The fifth floor (Bin Floor) has a pair of timber grain bins with lifting lids against the northern side of the room. A further single grain bin was once situated against the southern side but is no longer extant. The sack hoist trap door on this floor is raised up to waist level in order that the sacks of grain could be emptied into the bins with ease. Eight recesses with depressed segmental brick arches are situated in the walls; each contains the end of a holding down bolt with a tensioning nut that is used to hold down the timber curb on top of the tower.
The sixth floor (Dust Floor) and the interior of the cap are accessed by a wooden ladder from the fifth floor (Bin Floor) through a hatch in the timber floor. There are no windows illuminating the interior of the cap but diffuse light does pass through the fibre-glass skirt. The Dust Floor differs from the other floors as a large proportion of its area is hinged, to allow access to the cap and the machinery contained within it. A timber sack hoist mechanism situated on the northern side of the floor comprising of a rope drum on a frame linked to a clutch wheel by a leather belt tensioned by the sack hoist control rope, is driven by a pair of meshed cog wheels off the vertical drive shaft.

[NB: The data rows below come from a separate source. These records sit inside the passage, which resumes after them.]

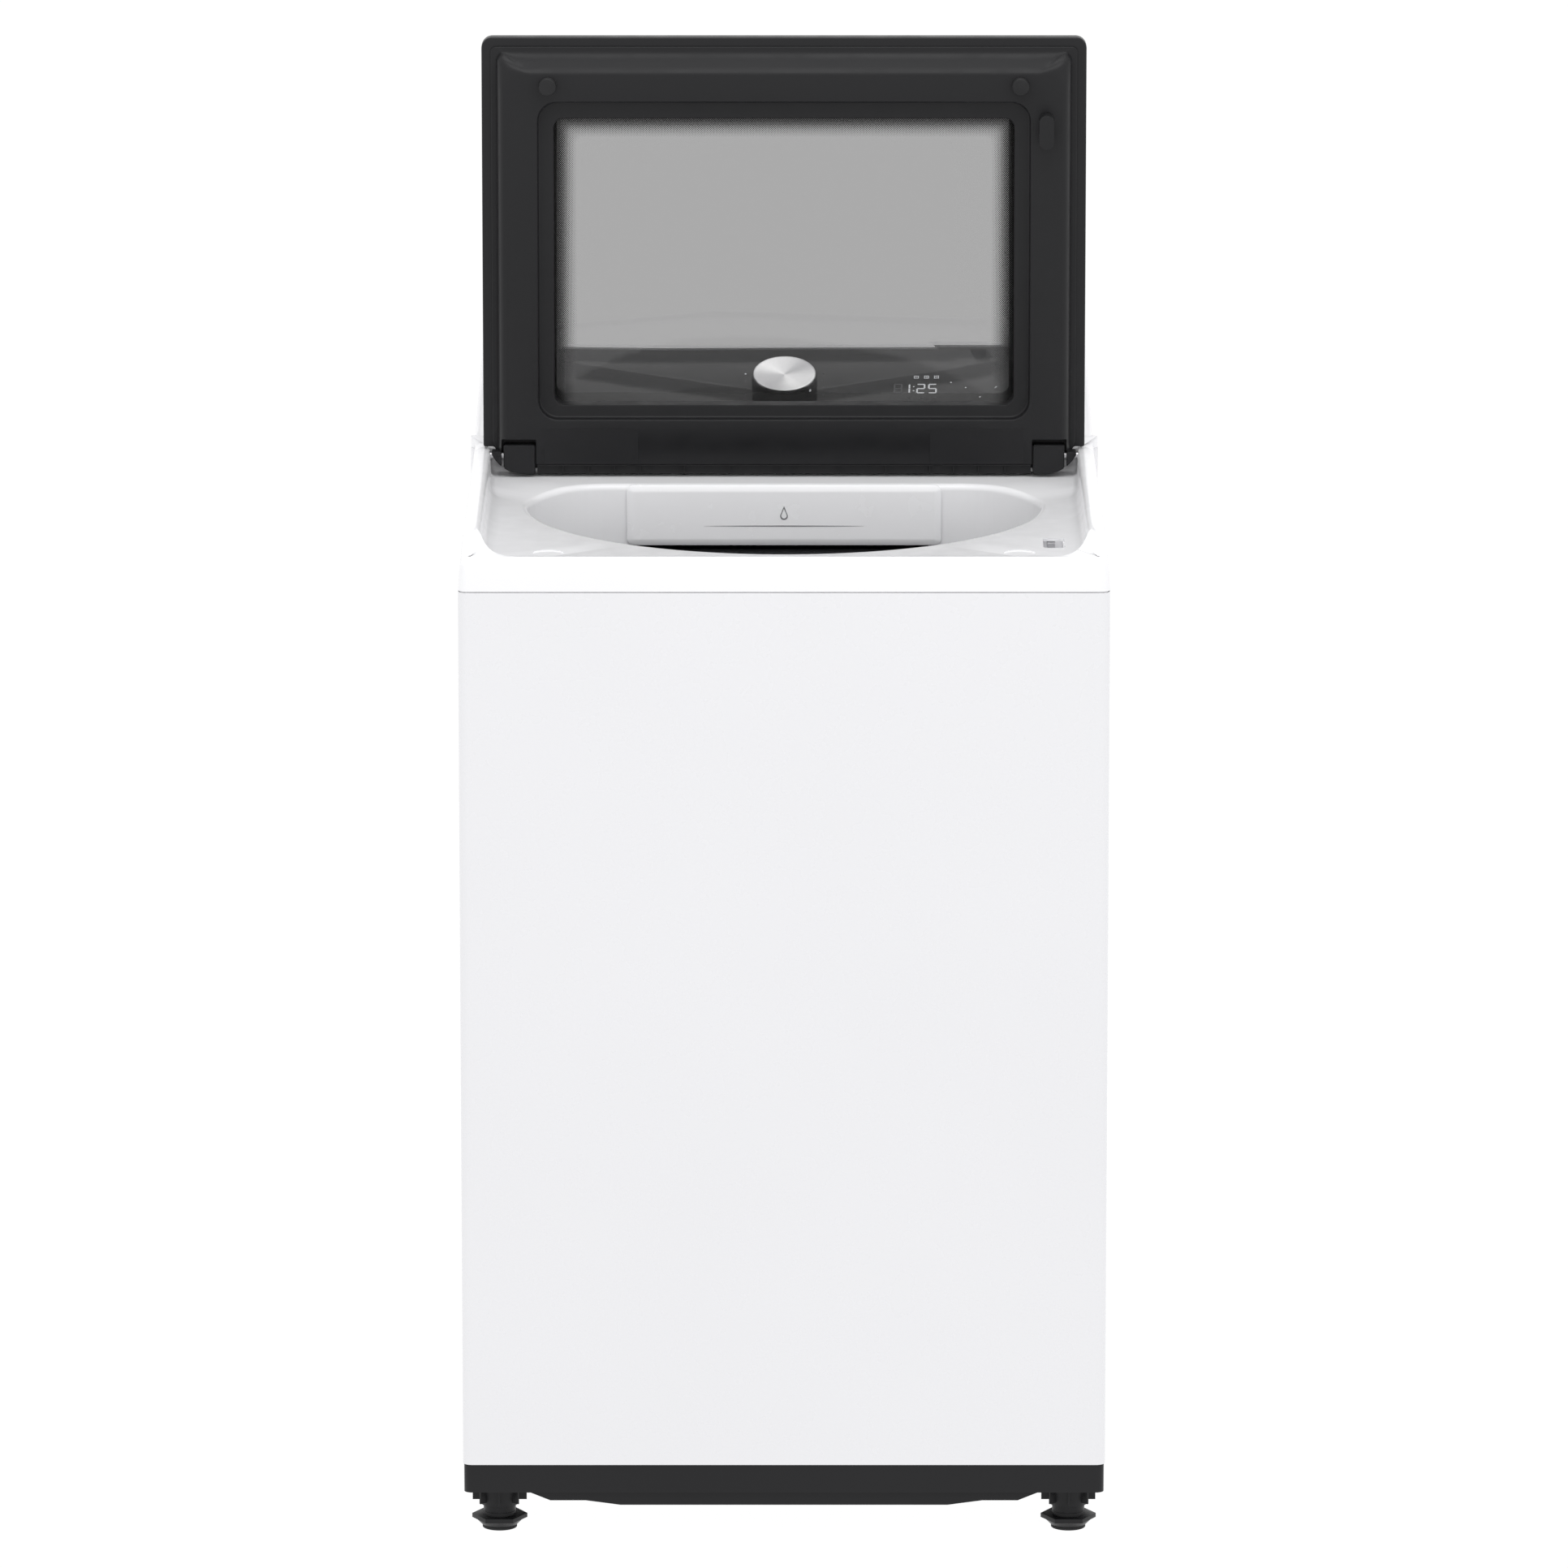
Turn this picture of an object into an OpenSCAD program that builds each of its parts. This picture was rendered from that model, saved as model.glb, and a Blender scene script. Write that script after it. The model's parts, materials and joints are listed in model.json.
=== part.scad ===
// Top load washing machine: white wrap cabinet on a black base with four levelling feet,
// a white top cover with a deep deck, a hinged lid with a window, a sloping rear console,
// a hung tub with a direct drive, a detergent drawer and a drain pump.
// Origin on the floor at the middle of the body, front towards -Y, the lid drawn open.

/* [Overall] */
// Width of the cabinet
body_w = 686; // [640:1:760]
// Depth from the cabinet front to the back of the console
body_d = 721; // [680:1:860]
// Height of the joint between the cabinet and the top cover
cabinet_h = 1032; // [900:1:1240]

/* [Cabinet and base] */
// Thickness of the cabinet and rear panel sheet
sheet_t = 1; // [0.8:0.1:1.5]
// Radius of the cabinet's vertical corners
corner_r = 10; // [6:1:16]
// Height of the cabinet's lower edge
base_top = 82; // [70:1:100]
// Height of the base frame's outer wall
base_skirt = 31; // [24:1:40]
// Wall of the base frame
base_t = 4; // [3:0.5:6]

/* [Feet] */
// Distance of a foot's axis from the side of the cabinet
foot_in_x = 38; // [34:1:60]
// Distance of a foot's axis from the front or back of the cabinet
foot_in_y = 50; // [40:1:80]
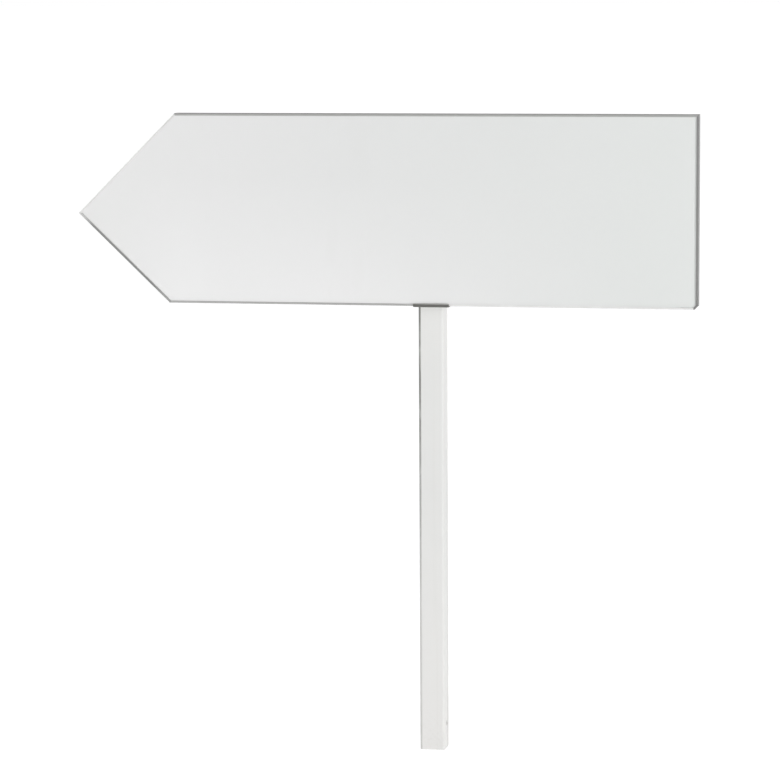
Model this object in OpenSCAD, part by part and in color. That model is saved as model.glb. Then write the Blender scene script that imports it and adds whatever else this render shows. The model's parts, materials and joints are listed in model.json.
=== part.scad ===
// Directional sign: a blank arrow-shaped panel clamped to a square steel post.
// The panel is an aluminium sheet held in a mitred rim of slotted extrusion.
// Two clamps grip the post. With their bolts slack they slide up and down the post,
// and the panel slides sideways on them, because the bolts' heads sit in the rim's slots.
//
// Frame: millimetres, +X to the square end of the panel, +Y behind the panel, +Z up.
// The origin is the centre of the post's foot, on the ground.

/* [Panel] */
// Length of the panel, from its point to its square end
panel_length = 1479.5; // [1300:0.5:1700]
// Height of the panel
panel_height = 450; // [400:1:560]
// Height of the panel's lower edge above the ground
panel_bottom = 1070; // [900:5:1600]
// Distance from the panel's square end to the middle of the post
post_to_end = 633.5; // [560:0.5:700]
// How far the point sits below the middle of the panel's height
point_drop = 13; // [0:1:25]
// Length of the point along its upper edge
point_run_upper = 238; // [215:1:260]
// Length of the point along its lower edge
point_run_lower = 221; // [200:1:240]

/* [Face] */
// Thickness of the aluminium sheet
sheet_t = 2; // [1.5:0.1:3]
// Thickness of the white reflective film
film_t = 0.5; // [0.3:0.1:0.6]
// Room between the sheet's edge and the bottom of the rim's groove
sheet_edge_gap = 0.5; // [0.2:0.1:1]
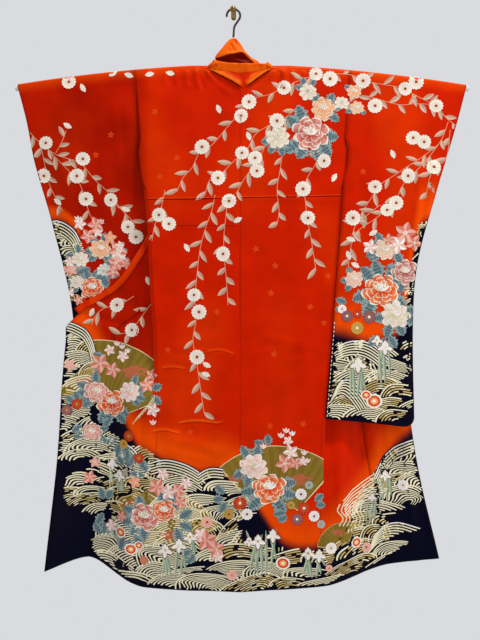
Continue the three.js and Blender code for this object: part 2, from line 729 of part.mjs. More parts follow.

The cap and the machinery within it are mounted on a timber ‘head frame’, all of which is held down by gravity and revolves on sixteen cast-iron tapered rollers within an iron track, mounted on the timber curb. The windshaft that rotates with the sails, passes through the bolted steel cap in the neck bearing. The windshaft passes through the large canted cast-iron brakewheel that has pear wood teeth that mesh with a smaller horizontal wallower wheel, which in turn, transfers the rotation of the sails to the vertical drive shaft that passes down the centre of the mill to the great spur wheel. The shaft of the luffing gear which is driven by the fantail, enters the cap on the opposite side from the windshaft, it has a worm at one end that meshes with a pinion onto a cast-iron rack that is attached to the inside face of the timber curb. As the pinion is rotated, it meshes with the toothed rack and moves the head frame, thus keeping the sails facing into the wind.